§ TASK GOAL: Could you give the data below again, exactly and completely?

== SUPPLIED DATA

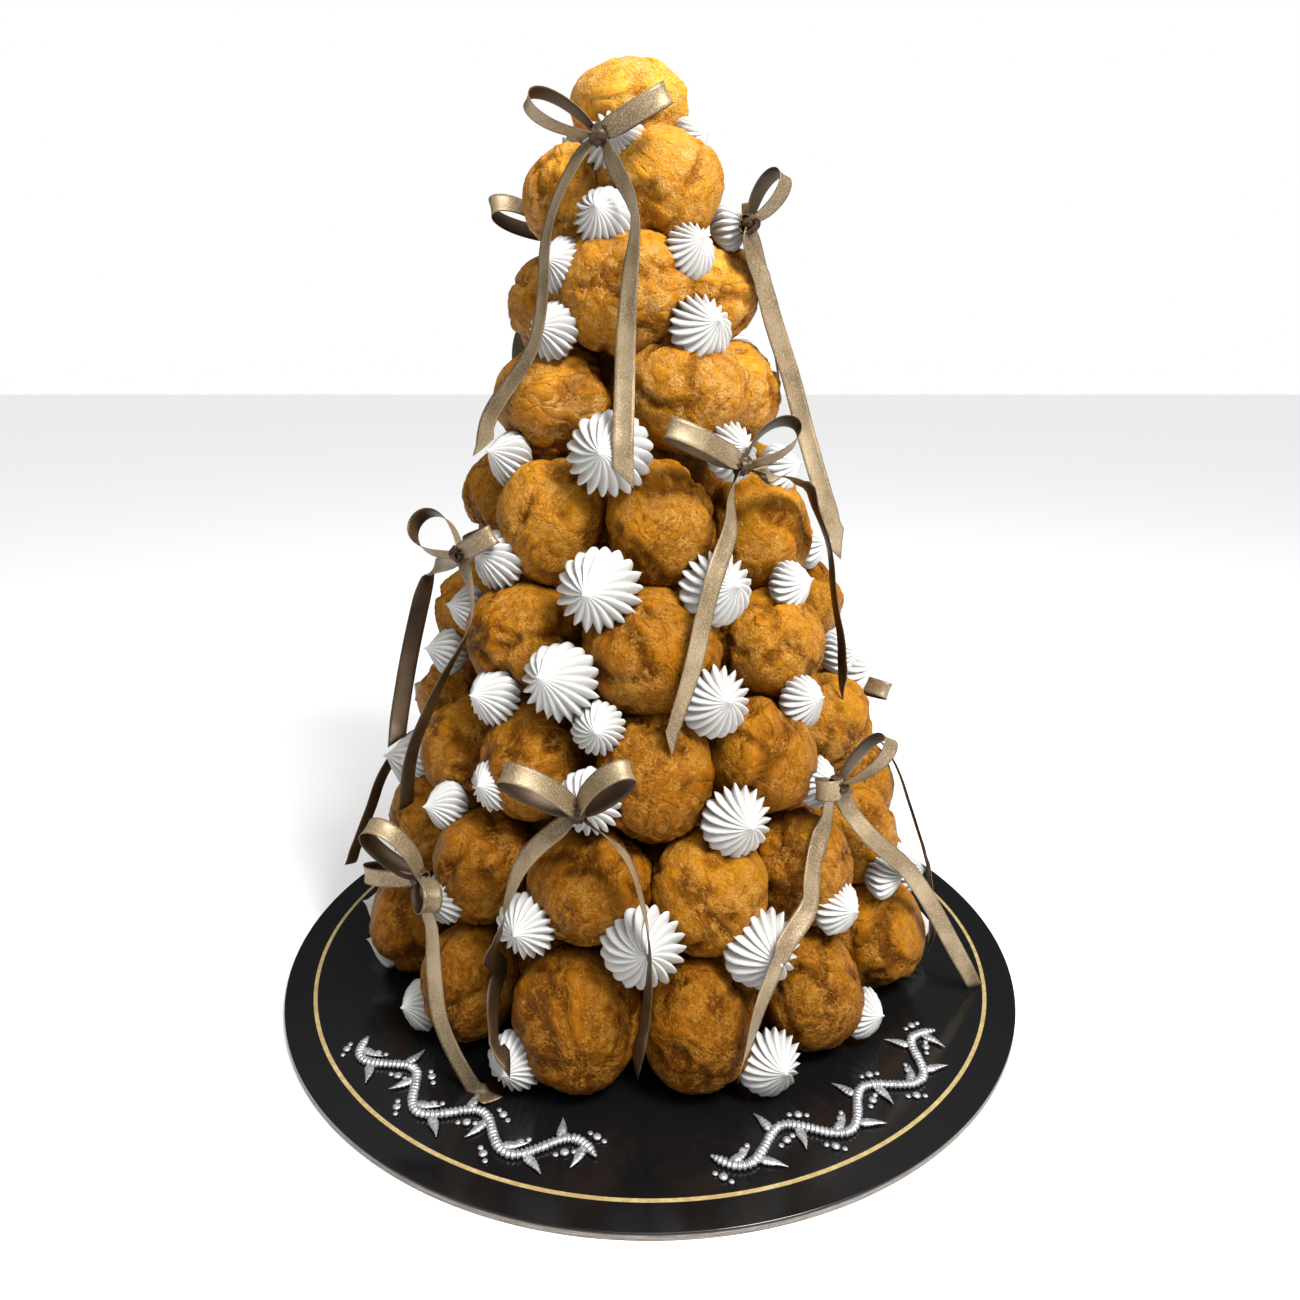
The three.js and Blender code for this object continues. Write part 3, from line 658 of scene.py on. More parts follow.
def rosette_tree():
    tree, wire = geometry_tree("cream rosette", {
        "Crests": ("Int", 19), "Facets per crest": ("Int", 6), "Rows": ("Int", 16),
        "Crest depth": ("Float", 0.27), "Cream": ("Material", None)})
    globe = node(tree, "GeometryNodeMeshUVSphere", {}, {
        "Segments": wire["Crests"] * wire["Facets per crest"], "Rings": wire["Rows"], "Radius": 1.0})
    ball = stored(tree, globe, "ball", node(tree, "GeometryNodeInputPosition"), "FLOAT_VECTOR")
    real = copies_on(tree, wire["Geometry"], ball)

    unit, lean = carried_vectors(tree, "ball", "lean")
    seed, twist = carried(tree, "seed"), carried(tree, "twist")
    x, y, z = parts(tree, unit)
    down = math_of(tree, "ARCCOSINE", z) * (1 / math.pi)
    angle = math_of(tree, "ARCTAN2", y, x)
    radius = curved(tree, down, (0, 0), (0.08, 0.07), (0.2, 0.33), (0.36, 0.72), (0.5, 0.96), (0.6, 1.0),
                    (0.74, 0.86), (1, 0))
    height = curved(tree, down, (0, 1), (0.08, 0.93), (0.2, 0.82), (0.36, 0.66), (0.5, 0.5), (0.6, 0.42),
                    (0.74, 0.25), (1, 0))
    turn = math_of(tree, "FRACT", angle * wire["Crests"] / (2 * math.pi) + 20)
    valley = 1 - math_of(tree, "MINIMUM", turn / crest_lean, (1 - turn) / (1 - crest_lean))
    share = math_of(tree, "SINE", down * math.pi) ** 0.45
    uneven = noise(tree, joined(tree, x, y, seed), 4.6, 2.0, seed=seed) - 0.5
    torn = noise(tree, unit, 9.0, 3.0, 0.6, seed=seed + 4) - 0.5
    reach = radius * (1.07 + uneven * 0.26 + torn * 0.06 - valley * share * wire["Crest depth"])
    turned = angle + twist * (1 - down)
    cosine, sine = math_of(tree, "COSINE", turned), math_of(tree, "SINE", turned)
    middle, side, rise, out = carried_vectors(tree, "middle", "side", "rise", "out")
    place = (middle + side * (reach * cosine) + rise * (reach * sine) + out * (height * 2.1 - 0.9)
             + lean * (1 - down) ** 3)
    moved = moved_to(tree, real, place)
    # valley is stored so that the cream can paint shade into the valleys.
    finished(tree, stored(tree, moved, "valley", valley * share), wire["Cream"])
    return tree


cream_rosette = rosette_tree()
print("tree:", cream_rosette.name, len(cream_rosette.nodes), "nodes")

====

§ RESULT:
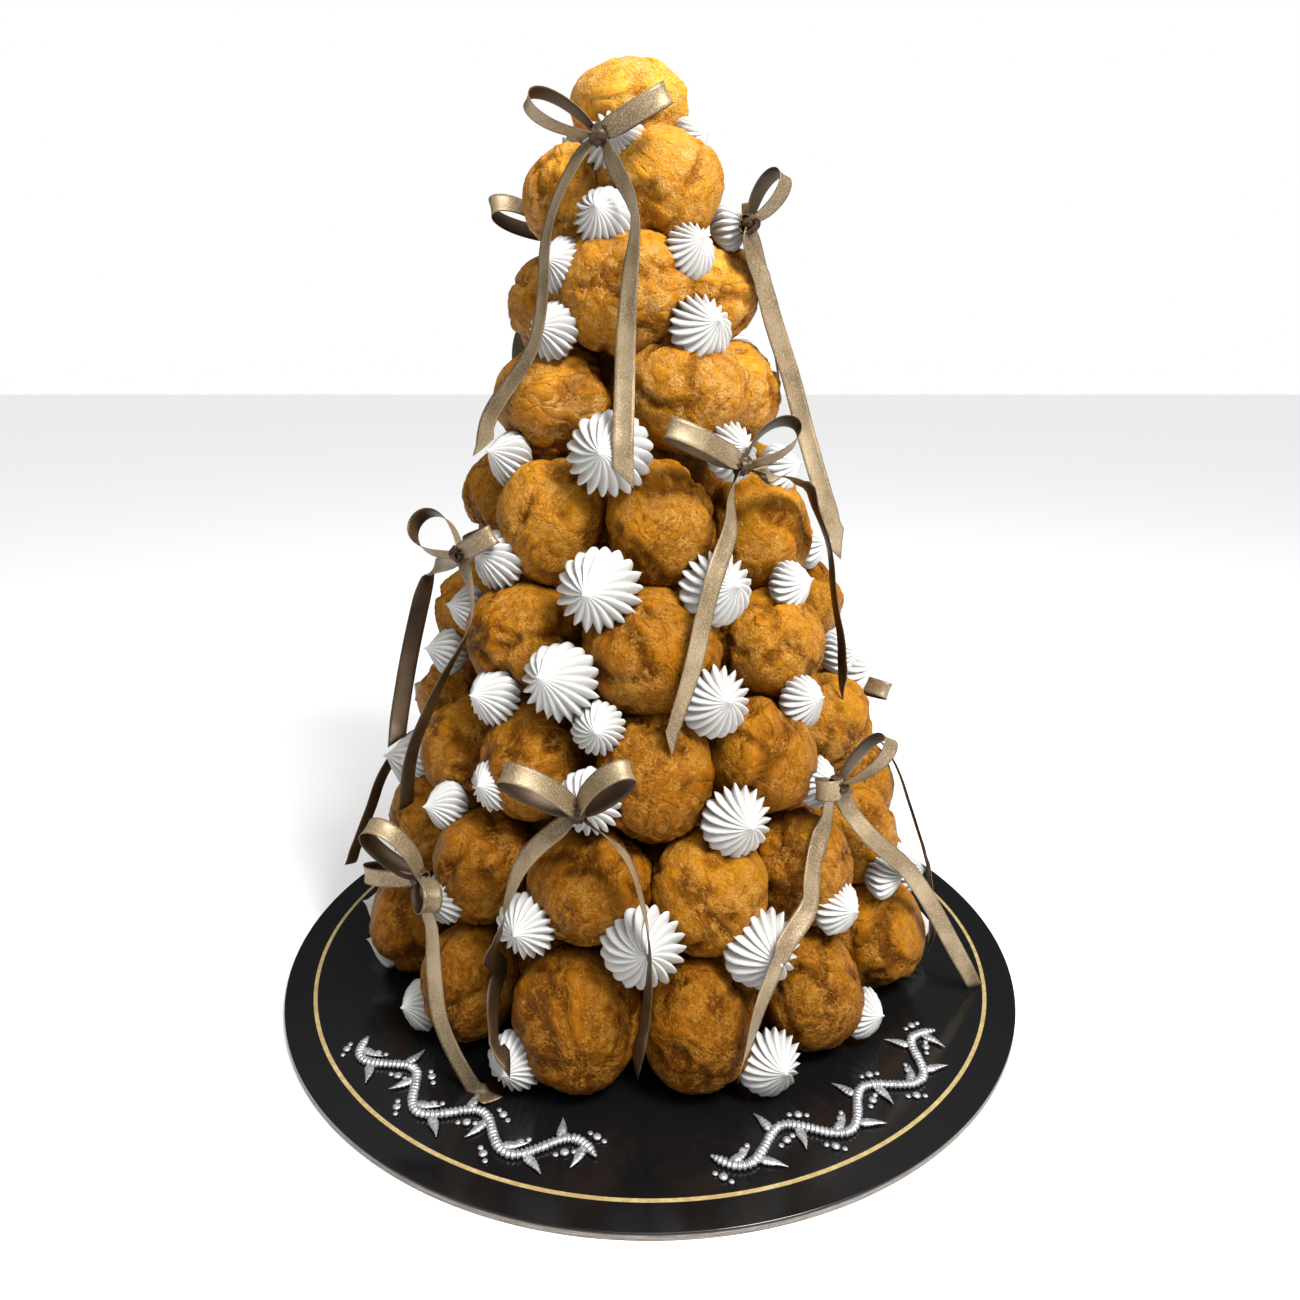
The three.js and Blender code for this object continues. Write part 3, from line 658 of scene.py on. More parts follow.
def rosette_tree():
    tree, wire = geometry_tree("cream rosette", {
        "Crests": ("Int", 19), "Facets per crest": ("Int", 6), "Rows": ("Int", 16),
        "Crest depth": ("Float", 0.27), "Cream": ("Material", None)})
    globe = node(tree, "GeometryNodeMeshUVSphere", {}, {
        "Segments": wire["Crests"] * wire["Facets per crest"], "Rings": wire["Rows"], "Radius": 1.0})
    ball = stored(tree, globe, "ball", node(tree, "GeometryNodeInputPosition"), "FLOAT_VECTOR")
    real = copies_on(tree, wire["Geometry"], ball)

    unit, lean = carried_vectors(tree, "ball", "lean")
    seed, twist = carried(tree, "seed"), carried(tree, "twist")
    x, y, z = parts(tree, unit)
    down = math_of(tree, "ARCCOSINE", z) * (1 / math.pi)
    angle = math_of(tree, "ARCTAN2", y, x)
    radius = curved(tree, down, (0, 0), (0.08, 0.07), (0.2, 0.33), (0.36, 0.72), (0.5, 0.96), (0.6, 1.0),
                    (0.74, 0.86), (1, 0))
    height = curved(tree, down, (0, 1), (0.08, 0.93), (0.2, 0.82), (0.36, 0.66), (0.5, 0.5), (0.6, 0.42),
                    (0.74, 0.25), (1, 0))
    turn = math_of(tree, "FRACT", angle * wire["Crests"] / (2 * math.pi) + 20)
    valley = 1 - math_of(tree, "MINIMUM", turn / crest_lean, (1 - turn) / (1 - crest_lean))
    share = math_of(tree, "SINE", down * math.pi) ** 0.45
    uneven = noise(tree, joined(tree, x, y, seed), 4.6, 2.0, seed=seed) - 0.5
    torn = noise(tree, unit, 9.0, 3.0, 0.6, seed=seed + 4) - 0.5
    reach = radius * (1.07 + uneven * 0.26 + torn * 0.06 - valley * share * wire["Crest depth"])
    turned = angle + twist * (1 - down)
    cosine, sine = math_of(tree, "COSINE", turned), math_of(tree, "SINE", turned)
    middle, side, rise, out = carried_vectors(tree, "middle", "side", "rise", "out")
    place = (middle + side * (reach * cosine) + rise * (reach * sine) + out * (height * 2.1 - 0.9)
             + lean * (1 - down) ** 3)
    moved = moved_to(tree, real, place)
    # valley is stored so that the cream can paint shade into the valleys.
    finished(tree, stored(tree, moved, "valley", valley * share), wire["Cream"])
    return tree


cream_rosette = rosette_tree()
print("tree:", cream_rosette.name, len(cream_rosette.nodes), "nodes")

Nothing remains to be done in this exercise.